Fellow Spotlight: Stefano Evangelista
Stefano Evangelista
Image Credit: Philip Bullock
Happy in Berlin? By Gesa Stedman and Stefano Evangelista in Cooperation with Literaturhaus Berlin
Image Credit: Courtesy of Stefano Evangelista via Wallstein Verlag
Residing in Berlin as part of the Einstein/BUA Oxford Visiting Fellow Program, Evangelista has set out to understand how ideas of literary cosmopolitanism and world literature developed in the German capital in the early twentieth century. To these ends, Evangelista has established, together with Prof. Gesa Stedman of Humboldt-Universität’s Centre for British Studies, a research group which regularly hosts workshops and events while strengthening the collaboration between Oxford and the Berlin University Alliance under the umbrella of the Oxford-Berlin Research Partnership.
Evangelista has a longstanding relationship with Berlin’s research landscape: “I have been coming to Berlin regularly since I was a doctoral student in Oxford in the early 2000s,” the Oxford scholar recounts, “back then, I was researching the legacy of German aesthetics and philology of nineteenth-century English literature.” Ever since, his interests have constantly evolved, but continue to address the relationships between different languages and literatures. In 2021, Evangelista worked together with Stedman to curate an exhibition on British authors in Berlin in the 1920s and 1930s, which was featured in venues across both Berlin and Oxford. Currently, in the context of his Einstein/BUA Fellowship, Evangelista has taken more of a theoretical turn to explore the historical development of notions of world literature and literary cosmopolitanism, with a particular focus on who and what tend to be marginalized in the construction of such concepts.
This type of research serves, according to Evangelista, “to put under critical pressure the sense of naive optimism that is often attached to the idea of cosmopolitanism.” How world literature and cosmopolitanism accommodate gender, race, disability, and sexual orientation, as well as the role of marginalized subjects like migrants and refugees, are questions which receive special attention in his current research, with a focus on how they operate (and have operated in the past) within the specific literary space of the city of Berlin.

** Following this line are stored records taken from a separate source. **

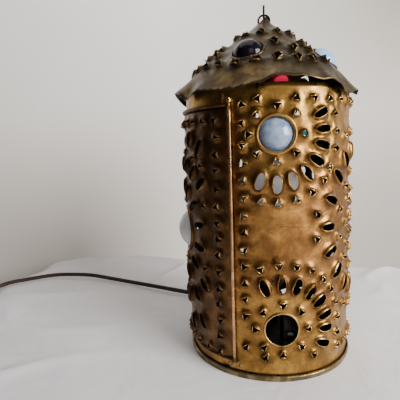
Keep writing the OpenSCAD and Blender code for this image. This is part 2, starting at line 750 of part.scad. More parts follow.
// Points in the upright plane through the centre line and the outlet: [distance out, height]
rise_path = concat([[0, shell_z]],
    [for (k = [0:6]) [riser_bend * (1 - cos(15 * k)), grommet_z + riser_bend * (1 - sin(15 * k))]],
    [for (k = [0:5]) [exit_r + drop_bend * sin(drop_a * k / 5),
        grommet_z - drop_bend * (1 - cos(drop_a * k / 5))]],
    [for (k = [4:-1:0]) [table_r - drop_bend * sin(drop_a * k / 5),
        cord_low + drop_bend * (1 - cos(drop_a * k / 5))]]);
table_path = concat(flat([for (i = [1:last_bend - 1]) rounded(i)]), [cord_bends[last_bend]]);
cord_path = concat([for (p = rise_path) [p[0] * out[0], p[0] * out[1], p[1]]],
    [for (p = table_path) [p[0], p[1], cord_low]]);
stations = len(cord_path);
function lobe_point(side, a) = [side * (core_gap + core_r * cos(a)), core_r * sin(a)];
lobe = concat([for (k = [0:6]) lobe_point(1, -145 + k * 290 / 6)],
    [for (k = [0:6]) lobe_point(-1, 145 - k * 290 / 6)]);
corners = len(lobe);
function unit(v) = v / norm(v);
function along(i) = unit(cord_path[min(i + 1, stations - 1)] - cord_path[max(i - 1, 0)]);
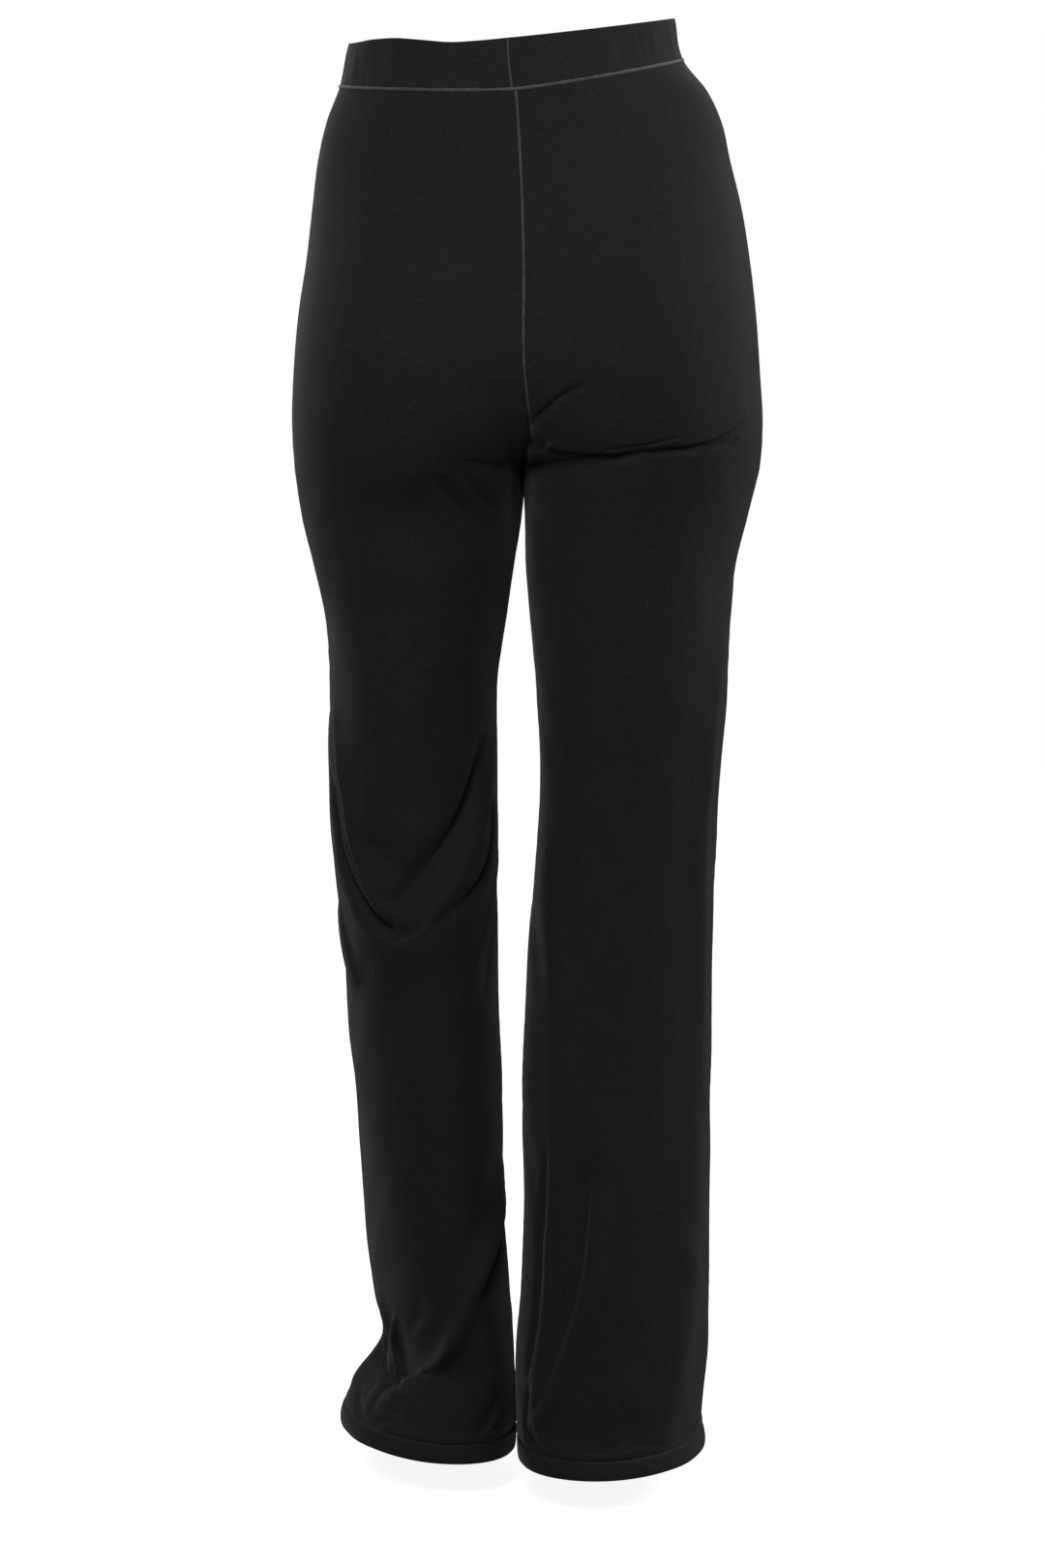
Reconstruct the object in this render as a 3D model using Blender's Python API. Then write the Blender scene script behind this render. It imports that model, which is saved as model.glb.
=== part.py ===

Evangelista and Stedman have hosted several events to date to explore these questions, inviting not only scholars from Berlin, Oxford, and across Europe, but also young writers and artists with migration backgrounds, who provide nuanced insights into, in Evangelista’s own words, “the mechanisms of inclusion and exclusion that underpin the use of the English language in Berlin today.” One of their workshops explored the role of the periodical press as a vehicle for the circulation of literary translations and ideas of world citizenship from the 1870s to the 1930s. Another focused on the late nineteenth-century concept of ‘world city’ in relation to Berlin, paying particular attention to different experiences of urban modernity and the multiplication of international literary exchanges during that period. The project team is currently editing two special issues of academic journals based on these workshops that they held in the Centre for British Studies in 2024 and 2025 respectively.
The next major milestone of the project will be the summer school collaboration with the Harvard Institute for World Literature, hosted by Humbolt-Universität in June and July of 2026, which, as Evangelista explains, “brings graduate students from all over the world together with leading academics in the fields of comparative literature, world literature and translation studies.” The summer school applications are open from November 1, 2025 until February 1, 2026, with ten spaces to be allocated to students from Oxford and across the Berlin University Alliance at no cost.
Berlin as a research destination is itself an important factor in Evangelista’s research: “Starting an academic collaboration in Berlin enables you to reach extraordinarily interesting and diverse networks both within academia and in the arts world,” he explained. With plenty of art galleries and personal favorites such as Café Zwiebelfisch on Savignyplatz, or Café Fleury and Lass Uns Freunde Bleiben in Mitte and Prenzlauer Berg, the Einstein/BUA Fellow has no shortage of spots to read, work away from a computer screen, and observe the cosmopolis of Berlin in action.